Now many people make the point that these extra expenses are what allowed Penashue to fly around the riding and win by 79 votes. Newsflash: Penashue's own flights were not included under the ceiling. And I highly doubt a well-funded party headquarters wouldn't have chipped in with funds to cover a star candidate's travel expenses, when he was only nominated at the last minute (April 4, according to my notes from the time). And it's very hard to out-organize incumbent MPs in far-flung remote ridings like that.
The incumbent MP he beat would have been flying around the riding for nearly 6 years on House of Commons travel points, except during writ periods. Todd Russell spent considering less than the expense limit in the 2011 campaign, perhaps because looking at his previous vote-share, he might not have believed he needed to raise so much money this time to win this campaign.

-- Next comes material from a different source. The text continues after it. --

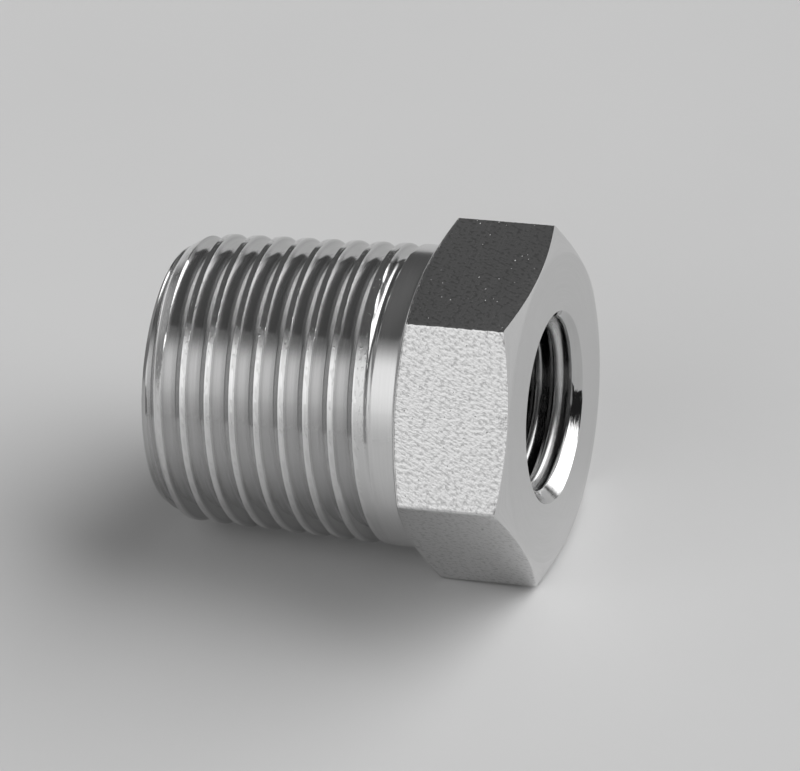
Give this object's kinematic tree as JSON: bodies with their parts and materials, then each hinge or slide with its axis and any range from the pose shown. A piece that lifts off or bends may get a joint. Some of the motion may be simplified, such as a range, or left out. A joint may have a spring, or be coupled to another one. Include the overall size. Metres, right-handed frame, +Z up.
{
  "type": "hex bushing",
  "caption": "Hexagon-headed reducing bushing in bare steel, with a tapered outer thread that runs out into a plain collar and a countersunk, threaded bore.",
  "frame": {"origin": "floor level under the middle of the bushing's box as it lies at rest", "axes": "+X towards the hexagon head and +Z up; the bushing's own axis lies in the XZ plane, tipped down towards the small end by the angle at which it comes to rest"},
  "size_m": [0.0282, 0.0254, 0.0224],
  "materials": {
    "steel": "bare machined steel with faint tool marks"
  },
  "bodies": {
    "root": {"hex_bushing": "steel"}
  },
  "joints": []
}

Other folks wonder if all this detail makes a difference, or if one charge is worse than the other? Well, exceeding the limit is an offence for a candidate, and has some pretty strict punishments if done deliberately. That's the offence that in the worst case could strip Penashue of his seat in the House of Commons, and keep him from running for another five years.
Others scoff at whether the official agent was an "inexperienced volunteer", when he'd worked as an official agent before. I don't know if that was in a remote riding though, which as you can see sometimes has very different requirements from an urban or suburban one. In how many other ridings in Canada would the cost of a staffer hopping the cab to travel with the candidate, risk putting that candidate over the limit. This might have been the inexperience part – not saying no to the family and staff travelling with Penashue, I don't know.
Anyways, I hope this illustrated explanation has helped explain the factual details of the financial return, while we await word of the investigation and disposition.